REQUIREMENT
Your task is to return, exactly, the run of lines starting at the line holding "What bpy script" and ending at the line holding "its top rail.", both ends included and no other lines.

SOURCE MATERIAL
--- Start ---

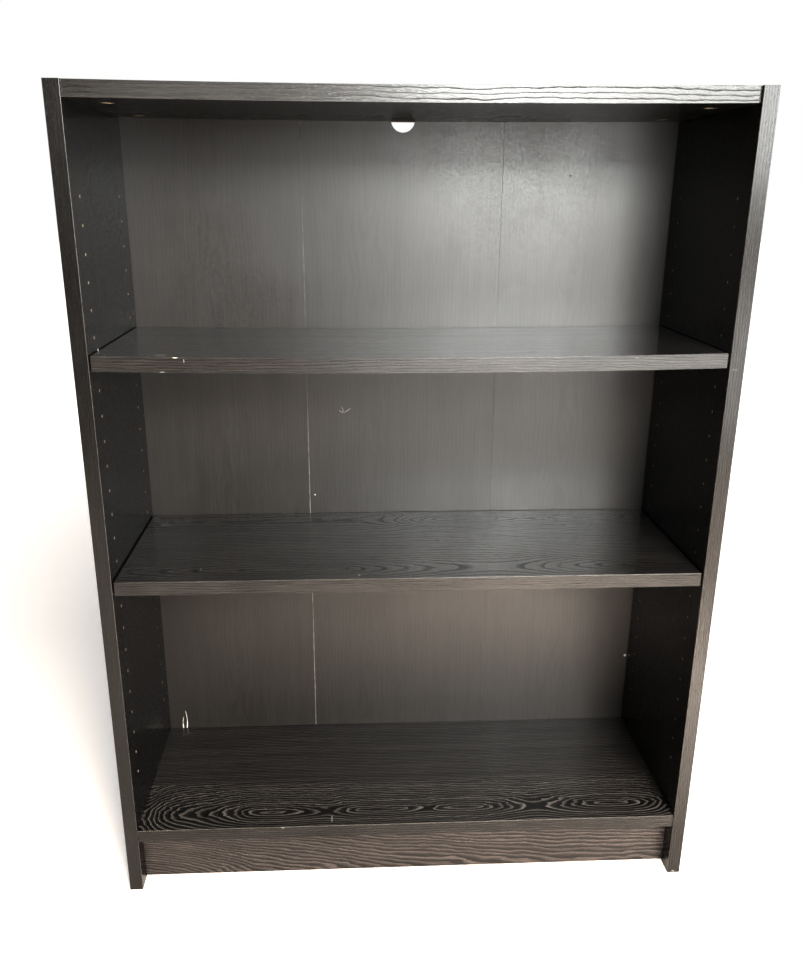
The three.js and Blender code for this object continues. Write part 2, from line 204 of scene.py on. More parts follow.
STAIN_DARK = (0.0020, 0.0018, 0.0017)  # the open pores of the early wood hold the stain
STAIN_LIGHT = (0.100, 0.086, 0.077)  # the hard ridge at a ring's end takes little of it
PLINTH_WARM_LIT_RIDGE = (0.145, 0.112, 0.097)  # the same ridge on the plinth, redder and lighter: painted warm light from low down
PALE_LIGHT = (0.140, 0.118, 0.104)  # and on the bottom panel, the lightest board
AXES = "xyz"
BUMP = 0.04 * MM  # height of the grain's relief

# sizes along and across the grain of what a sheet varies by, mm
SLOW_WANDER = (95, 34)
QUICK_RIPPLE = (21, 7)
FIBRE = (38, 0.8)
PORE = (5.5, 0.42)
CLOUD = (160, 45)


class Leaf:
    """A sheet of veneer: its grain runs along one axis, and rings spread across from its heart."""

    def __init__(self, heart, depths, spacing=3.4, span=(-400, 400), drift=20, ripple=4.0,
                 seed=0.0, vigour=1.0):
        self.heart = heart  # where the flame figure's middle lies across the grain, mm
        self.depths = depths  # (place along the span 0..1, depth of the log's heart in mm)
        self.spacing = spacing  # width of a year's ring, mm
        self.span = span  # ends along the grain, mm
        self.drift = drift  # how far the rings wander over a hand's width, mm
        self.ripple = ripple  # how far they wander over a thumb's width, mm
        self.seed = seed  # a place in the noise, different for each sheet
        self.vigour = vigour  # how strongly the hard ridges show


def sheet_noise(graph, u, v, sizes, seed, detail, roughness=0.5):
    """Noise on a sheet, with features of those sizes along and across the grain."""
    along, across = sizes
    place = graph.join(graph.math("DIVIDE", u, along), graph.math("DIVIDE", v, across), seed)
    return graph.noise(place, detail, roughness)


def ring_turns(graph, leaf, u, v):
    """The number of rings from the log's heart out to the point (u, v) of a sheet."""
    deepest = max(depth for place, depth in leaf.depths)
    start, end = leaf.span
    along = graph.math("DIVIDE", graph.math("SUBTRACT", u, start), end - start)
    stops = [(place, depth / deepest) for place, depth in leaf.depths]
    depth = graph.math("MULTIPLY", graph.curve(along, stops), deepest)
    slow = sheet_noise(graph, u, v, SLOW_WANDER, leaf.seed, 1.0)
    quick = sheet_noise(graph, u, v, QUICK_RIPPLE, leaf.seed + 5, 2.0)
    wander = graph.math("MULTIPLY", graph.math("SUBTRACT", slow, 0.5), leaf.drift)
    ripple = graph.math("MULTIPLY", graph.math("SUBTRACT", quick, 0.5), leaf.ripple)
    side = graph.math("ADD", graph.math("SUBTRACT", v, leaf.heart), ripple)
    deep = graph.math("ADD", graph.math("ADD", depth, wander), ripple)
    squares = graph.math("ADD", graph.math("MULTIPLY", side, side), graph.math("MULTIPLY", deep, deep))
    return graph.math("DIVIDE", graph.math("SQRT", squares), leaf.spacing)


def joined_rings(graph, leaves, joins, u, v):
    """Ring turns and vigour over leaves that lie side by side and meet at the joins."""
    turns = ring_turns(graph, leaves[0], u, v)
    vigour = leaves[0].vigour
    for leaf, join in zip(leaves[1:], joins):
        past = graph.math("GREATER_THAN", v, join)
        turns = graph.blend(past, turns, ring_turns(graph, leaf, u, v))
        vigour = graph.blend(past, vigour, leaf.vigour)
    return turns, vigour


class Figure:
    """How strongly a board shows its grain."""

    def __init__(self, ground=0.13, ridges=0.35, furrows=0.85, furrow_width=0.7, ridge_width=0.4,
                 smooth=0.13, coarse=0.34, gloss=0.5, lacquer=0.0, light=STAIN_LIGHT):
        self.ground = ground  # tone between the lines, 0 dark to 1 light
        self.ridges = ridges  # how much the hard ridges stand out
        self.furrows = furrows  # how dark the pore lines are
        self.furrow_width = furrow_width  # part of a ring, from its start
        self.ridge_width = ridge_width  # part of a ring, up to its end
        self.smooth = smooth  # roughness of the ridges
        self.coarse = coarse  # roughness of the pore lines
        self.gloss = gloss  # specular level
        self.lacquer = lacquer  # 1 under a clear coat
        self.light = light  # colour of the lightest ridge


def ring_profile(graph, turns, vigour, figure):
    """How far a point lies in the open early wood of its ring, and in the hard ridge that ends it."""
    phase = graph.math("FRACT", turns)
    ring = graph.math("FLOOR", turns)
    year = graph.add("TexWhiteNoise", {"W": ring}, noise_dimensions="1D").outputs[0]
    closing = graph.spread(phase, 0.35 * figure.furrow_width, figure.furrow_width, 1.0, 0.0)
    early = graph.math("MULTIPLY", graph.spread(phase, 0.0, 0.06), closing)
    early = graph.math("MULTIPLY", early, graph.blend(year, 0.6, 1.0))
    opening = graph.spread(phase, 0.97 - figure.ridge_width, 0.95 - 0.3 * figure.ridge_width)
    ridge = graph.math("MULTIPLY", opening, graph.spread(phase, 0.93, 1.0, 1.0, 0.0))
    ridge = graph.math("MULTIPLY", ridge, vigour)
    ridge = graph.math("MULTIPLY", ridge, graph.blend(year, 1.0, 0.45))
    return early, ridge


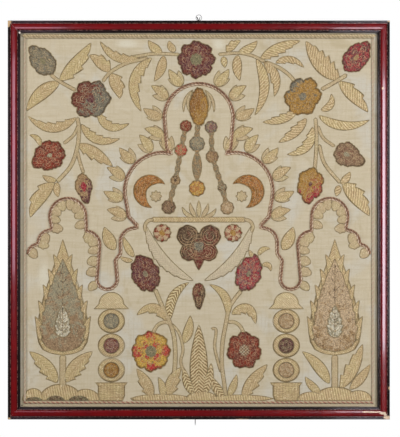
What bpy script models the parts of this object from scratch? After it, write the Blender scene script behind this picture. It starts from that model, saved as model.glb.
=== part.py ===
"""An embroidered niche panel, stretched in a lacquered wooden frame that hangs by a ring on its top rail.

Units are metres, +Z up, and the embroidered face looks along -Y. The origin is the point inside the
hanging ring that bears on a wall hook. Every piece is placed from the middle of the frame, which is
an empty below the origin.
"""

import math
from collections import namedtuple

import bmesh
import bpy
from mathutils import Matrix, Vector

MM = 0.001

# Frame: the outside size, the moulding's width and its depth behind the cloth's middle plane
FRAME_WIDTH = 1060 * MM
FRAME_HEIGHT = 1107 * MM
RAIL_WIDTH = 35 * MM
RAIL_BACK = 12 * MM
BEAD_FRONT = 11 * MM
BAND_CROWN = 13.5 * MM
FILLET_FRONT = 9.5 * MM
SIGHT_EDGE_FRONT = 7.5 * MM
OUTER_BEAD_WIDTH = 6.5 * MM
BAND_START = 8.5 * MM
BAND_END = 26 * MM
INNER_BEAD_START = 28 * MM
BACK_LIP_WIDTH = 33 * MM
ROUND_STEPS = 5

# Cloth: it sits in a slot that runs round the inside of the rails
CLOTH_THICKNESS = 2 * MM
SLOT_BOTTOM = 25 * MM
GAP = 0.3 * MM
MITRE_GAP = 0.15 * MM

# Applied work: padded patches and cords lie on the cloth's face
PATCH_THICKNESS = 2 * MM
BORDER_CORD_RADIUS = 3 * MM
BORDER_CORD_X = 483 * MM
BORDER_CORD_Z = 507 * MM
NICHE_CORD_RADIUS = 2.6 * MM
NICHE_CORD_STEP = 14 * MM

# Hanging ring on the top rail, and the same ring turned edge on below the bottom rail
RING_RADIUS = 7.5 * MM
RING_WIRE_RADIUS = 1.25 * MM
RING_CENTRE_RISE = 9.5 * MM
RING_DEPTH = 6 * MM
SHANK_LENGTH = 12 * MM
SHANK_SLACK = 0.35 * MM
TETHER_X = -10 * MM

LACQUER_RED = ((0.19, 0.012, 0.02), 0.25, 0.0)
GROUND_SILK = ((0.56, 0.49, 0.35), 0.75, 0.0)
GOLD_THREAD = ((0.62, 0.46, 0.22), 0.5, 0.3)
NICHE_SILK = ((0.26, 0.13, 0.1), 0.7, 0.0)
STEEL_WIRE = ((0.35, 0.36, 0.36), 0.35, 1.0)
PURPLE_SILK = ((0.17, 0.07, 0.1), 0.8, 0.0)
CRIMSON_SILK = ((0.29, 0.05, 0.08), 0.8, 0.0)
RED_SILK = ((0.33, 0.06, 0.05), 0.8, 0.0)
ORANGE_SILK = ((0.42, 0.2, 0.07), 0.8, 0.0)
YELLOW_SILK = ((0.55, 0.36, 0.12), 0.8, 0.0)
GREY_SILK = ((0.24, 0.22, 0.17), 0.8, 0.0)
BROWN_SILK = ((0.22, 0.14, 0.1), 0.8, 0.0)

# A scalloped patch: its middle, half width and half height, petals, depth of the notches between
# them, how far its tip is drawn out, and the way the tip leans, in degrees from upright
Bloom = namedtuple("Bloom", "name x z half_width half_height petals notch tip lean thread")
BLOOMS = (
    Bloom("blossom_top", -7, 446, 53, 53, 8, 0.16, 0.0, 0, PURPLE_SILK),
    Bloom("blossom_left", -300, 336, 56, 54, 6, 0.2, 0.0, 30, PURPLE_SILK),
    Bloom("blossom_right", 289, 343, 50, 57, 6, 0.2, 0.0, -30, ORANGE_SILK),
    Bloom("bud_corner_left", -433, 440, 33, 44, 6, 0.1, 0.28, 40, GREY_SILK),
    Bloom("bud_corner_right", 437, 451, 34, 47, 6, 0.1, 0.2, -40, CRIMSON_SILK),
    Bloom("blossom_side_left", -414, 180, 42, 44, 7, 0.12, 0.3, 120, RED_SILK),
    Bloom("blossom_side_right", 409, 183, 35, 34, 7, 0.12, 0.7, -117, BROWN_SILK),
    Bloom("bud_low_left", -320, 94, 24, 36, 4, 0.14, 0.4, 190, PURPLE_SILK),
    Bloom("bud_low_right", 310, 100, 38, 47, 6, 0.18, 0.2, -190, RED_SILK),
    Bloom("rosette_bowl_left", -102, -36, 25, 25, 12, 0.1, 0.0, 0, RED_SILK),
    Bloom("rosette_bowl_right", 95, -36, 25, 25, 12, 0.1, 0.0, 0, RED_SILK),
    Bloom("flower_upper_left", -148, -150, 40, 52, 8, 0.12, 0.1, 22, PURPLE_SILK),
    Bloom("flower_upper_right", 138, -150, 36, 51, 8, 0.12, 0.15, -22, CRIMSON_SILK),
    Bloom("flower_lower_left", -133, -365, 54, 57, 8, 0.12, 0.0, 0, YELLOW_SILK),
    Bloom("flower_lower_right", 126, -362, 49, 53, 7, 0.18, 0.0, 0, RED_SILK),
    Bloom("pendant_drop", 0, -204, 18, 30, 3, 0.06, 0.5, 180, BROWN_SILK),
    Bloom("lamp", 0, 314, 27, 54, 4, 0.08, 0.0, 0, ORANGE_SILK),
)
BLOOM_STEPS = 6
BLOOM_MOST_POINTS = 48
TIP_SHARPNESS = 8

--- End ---

ANSWER BELOW
What bpy script models the parts of this object from scratch? After it, write the Blender scene script behind this picture. It starts from that model, saved as model.glb.
=== part.py ===
"""An embroidered niche panel, stretched in a lacquered wooden frame that hangs by a ring on its top rail.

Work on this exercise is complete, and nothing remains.